Record excerpts =
[start]

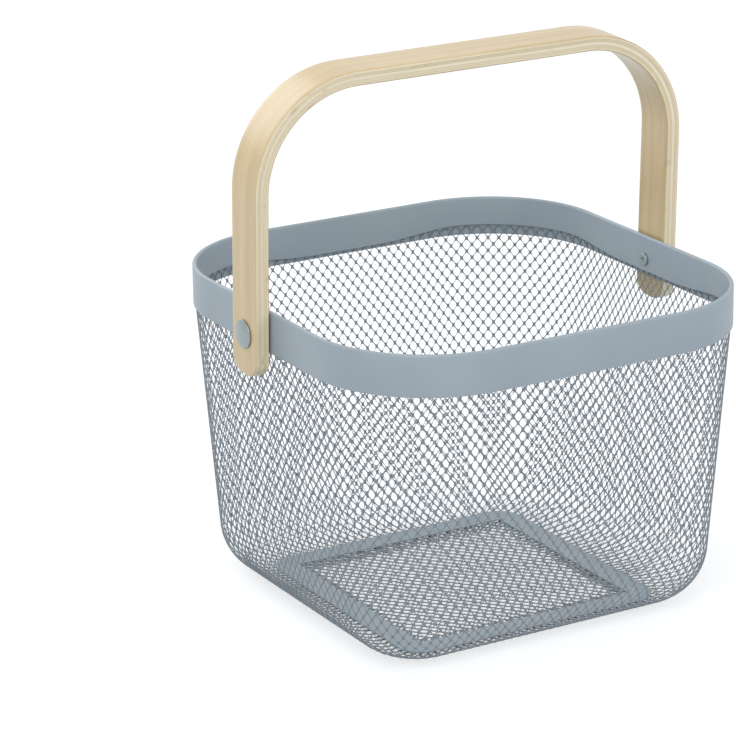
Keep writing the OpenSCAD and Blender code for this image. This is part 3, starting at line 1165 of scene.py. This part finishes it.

[end]
[start]

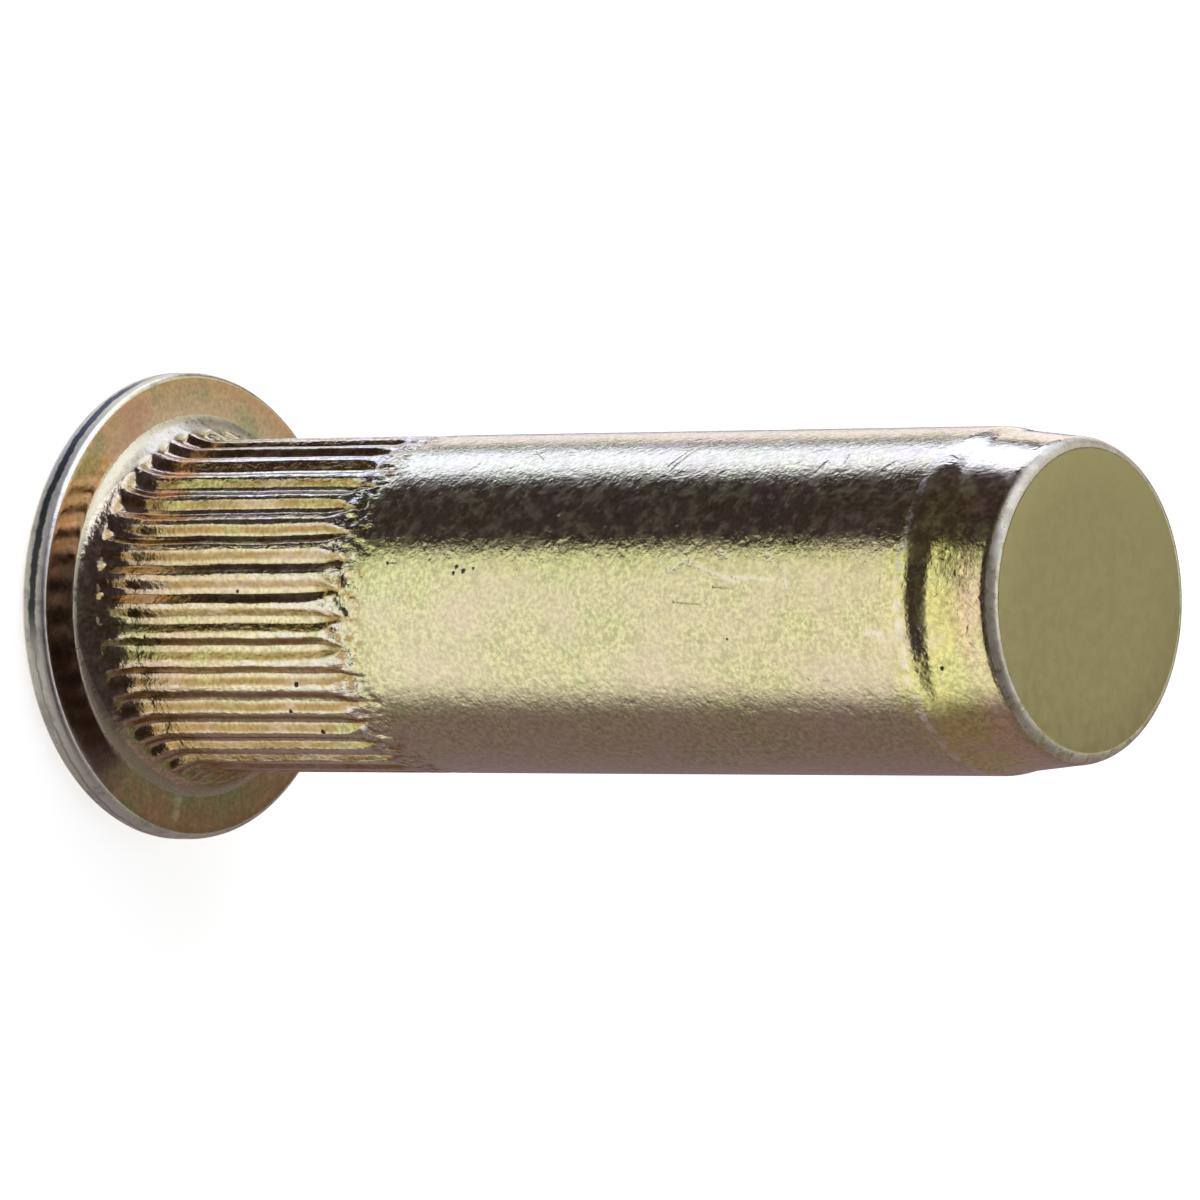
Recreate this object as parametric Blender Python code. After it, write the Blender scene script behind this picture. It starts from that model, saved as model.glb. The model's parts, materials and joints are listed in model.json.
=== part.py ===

[end]
[start]

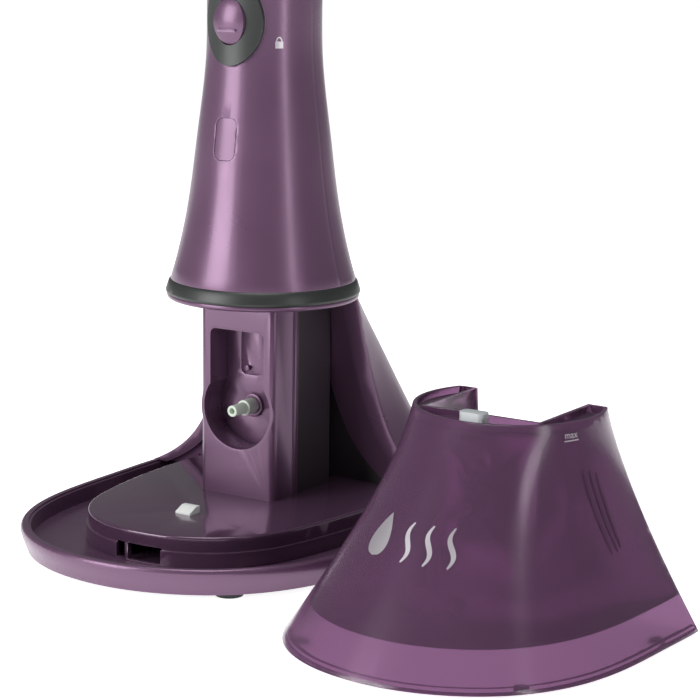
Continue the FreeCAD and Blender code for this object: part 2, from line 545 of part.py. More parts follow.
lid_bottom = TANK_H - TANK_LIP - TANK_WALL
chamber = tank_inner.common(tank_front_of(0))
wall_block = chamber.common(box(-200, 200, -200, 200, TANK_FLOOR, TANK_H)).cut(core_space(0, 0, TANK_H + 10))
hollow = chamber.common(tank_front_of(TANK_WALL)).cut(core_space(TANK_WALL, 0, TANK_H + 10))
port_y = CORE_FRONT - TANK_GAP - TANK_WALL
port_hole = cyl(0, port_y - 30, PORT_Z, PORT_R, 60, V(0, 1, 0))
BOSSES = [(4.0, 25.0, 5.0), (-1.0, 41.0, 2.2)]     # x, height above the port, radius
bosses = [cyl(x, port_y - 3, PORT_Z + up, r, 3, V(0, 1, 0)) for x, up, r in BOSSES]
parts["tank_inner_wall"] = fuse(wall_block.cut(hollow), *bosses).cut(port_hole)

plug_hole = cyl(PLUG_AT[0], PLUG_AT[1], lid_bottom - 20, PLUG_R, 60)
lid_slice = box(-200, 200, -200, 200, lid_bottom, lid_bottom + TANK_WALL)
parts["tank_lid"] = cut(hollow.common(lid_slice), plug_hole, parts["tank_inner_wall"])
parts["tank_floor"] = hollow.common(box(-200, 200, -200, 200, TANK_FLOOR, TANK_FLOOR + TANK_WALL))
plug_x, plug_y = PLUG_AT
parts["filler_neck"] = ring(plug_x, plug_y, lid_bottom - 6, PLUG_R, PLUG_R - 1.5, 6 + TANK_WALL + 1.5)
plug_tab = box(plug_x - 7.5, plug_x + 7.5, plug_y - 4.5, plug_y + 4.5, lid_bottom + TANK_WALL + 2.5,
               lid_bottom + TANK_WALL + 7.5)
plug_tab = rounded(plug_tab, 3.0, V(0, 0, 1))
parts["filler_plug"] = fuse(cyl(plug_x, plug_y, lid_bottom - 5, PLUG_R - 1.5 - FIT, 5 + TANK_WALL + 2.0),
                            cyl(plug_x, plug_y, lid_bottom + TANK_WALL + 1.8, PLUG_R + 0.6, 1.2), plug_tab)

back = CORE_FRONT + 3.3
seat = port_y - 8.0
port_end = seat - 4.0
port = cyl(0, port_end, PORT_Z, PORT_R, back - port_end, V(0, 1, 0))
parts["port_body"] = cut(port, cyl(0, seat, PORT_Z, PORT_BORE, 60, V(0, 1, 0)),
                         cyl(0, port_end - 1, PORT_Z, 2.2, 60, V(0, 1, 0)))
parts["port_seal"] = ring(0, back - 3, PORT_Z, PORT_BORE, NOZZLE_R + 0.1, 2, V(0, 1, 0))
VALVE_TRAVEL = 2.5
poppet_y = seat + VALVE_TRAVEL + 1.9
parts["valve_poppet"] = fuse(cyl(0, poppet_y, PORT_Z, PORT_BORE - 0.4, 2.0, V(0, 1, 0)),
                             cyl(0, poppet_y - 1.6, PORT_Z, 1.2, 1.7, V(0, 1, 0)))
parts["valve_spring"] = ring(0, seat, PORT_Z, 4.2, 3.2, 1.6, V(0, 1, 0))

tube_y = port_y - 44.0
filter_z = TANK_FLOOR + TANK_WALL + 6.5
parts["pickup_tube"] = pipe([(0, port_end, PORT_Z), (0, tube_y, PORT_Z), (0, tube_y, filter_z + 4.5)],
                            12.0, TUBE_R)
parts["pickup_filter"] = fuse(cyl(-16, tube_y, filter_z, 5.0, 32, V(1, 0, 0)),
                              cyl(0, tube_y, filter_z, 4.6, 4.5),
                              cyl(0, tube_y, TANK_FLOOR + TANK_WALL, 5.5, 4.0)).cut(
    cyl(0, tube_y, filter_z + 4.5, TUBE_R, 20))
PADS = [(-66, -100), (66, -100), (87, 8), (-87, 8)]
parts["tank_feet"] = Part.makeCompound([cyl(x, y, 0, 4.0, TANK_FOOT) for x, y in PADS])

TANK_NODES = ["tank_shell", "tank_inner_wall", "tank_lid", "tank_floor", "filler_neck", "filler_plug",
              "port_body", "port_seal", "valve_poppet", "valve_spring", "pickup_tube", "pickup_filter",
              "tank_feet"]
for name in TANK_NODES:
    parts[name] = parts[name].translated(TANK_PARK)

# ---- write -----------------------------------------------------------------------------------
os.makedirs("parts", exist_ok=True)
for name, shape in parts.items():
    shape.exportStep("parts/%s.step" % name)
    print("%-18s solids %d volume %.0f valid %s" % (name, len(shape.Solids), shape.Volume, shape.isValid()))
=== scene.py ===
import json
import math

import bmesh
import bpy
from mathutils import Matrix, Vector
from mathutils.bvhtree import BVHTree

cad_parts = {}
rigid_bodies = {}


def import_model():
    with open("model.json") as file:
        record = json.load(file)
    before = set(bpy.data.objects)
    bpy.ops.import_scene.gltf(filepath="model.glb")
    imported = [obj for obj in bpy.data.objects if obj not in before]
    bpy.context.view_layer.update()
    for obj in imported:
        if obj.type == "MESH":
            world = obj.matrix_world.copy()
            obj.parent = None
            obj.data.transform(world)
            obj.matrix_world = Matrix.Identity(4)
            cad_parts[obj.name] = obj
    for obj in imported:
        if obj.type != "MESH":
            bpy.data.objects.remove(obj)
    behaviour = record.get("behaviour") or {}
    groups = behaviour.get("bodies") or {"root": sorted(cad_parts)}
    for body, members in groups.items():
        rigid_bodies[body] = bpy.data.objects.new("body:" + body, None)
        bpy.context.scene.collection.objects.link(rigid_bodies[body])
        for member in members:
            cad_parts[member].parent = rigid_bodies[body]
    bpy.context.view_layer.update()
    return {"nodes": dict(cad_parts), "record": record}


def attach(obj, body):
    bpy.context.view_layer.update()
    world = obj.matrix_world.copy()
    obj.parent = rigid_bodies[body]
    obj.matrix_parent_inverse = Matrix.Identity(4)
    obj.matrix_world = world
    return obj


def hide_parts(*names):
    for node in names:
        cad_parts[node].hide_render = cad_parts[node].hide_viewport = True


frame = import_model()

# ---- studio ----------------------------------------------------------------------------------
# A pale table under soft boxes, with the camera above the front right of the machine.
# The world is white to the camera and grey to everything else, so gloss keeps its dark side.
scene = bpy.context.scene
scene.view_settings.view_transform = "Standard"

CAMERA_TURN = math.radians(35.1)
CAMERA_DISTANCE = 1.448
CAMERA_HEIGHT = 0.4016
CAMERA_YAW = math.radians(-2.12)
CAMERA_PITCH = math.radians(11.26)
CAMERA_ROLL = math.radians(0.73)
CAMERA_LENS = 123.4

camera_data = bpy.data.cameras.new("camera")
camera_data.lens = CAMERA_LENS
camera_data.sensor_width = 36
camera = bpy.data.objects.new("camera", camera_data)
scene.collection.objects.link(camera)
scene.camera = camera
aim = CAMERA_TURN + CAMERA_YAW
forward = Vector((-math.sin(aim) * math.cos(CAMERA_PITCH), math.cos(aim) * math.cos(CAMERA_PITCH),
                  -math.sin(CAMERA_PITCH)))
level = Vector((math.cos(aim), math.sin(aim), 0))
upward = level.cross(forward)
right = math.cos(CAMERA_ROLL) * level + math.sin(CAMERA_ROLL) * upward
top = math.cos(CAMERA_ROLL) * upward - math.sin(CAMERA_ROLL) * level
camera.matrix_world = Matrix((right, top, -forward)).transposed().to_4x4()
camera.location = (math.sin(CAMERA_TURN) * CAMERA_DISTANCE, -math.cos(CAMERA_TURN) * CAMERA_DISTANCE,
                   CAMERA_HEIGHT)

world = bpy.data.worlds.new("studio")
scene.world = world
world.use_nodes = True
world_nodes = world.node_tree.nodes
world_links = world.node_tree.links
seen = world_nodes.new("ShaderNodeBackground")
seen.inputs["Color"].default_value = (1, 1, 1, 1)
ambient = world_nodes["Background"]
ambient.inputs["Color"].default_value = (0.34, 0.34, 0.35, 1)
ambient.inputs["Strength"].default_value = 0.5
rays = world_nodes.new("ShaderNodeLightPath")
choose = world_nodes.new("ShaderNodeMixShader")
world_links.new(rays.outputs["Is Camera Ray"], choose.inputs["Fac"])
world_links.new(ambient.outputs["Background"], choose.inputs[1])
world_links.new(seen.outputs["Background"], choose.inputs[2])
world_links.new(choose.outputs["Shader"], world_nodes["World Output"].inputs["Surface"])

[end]

What is being asked = Repeat, unchanged, every line from the one that contains "obj.parent = None" to the one that contains "for body, members", including both, and no other line.

Full solution =
            obj.parent = None
            obj.data.transform(world)
            obj.matrix_world = Matrix.Identity(4)
            cad_parts[obj.name] = obj
    for obj in imported:
        if obj.type != "MESH":
            bpy.data.objects.remove(obj)
    behaviour = record.get("behaviour") or {}
    groups = behaviour.get("bodies") or {"root": sorted(cad_parts)}
    for body, members in groups.items():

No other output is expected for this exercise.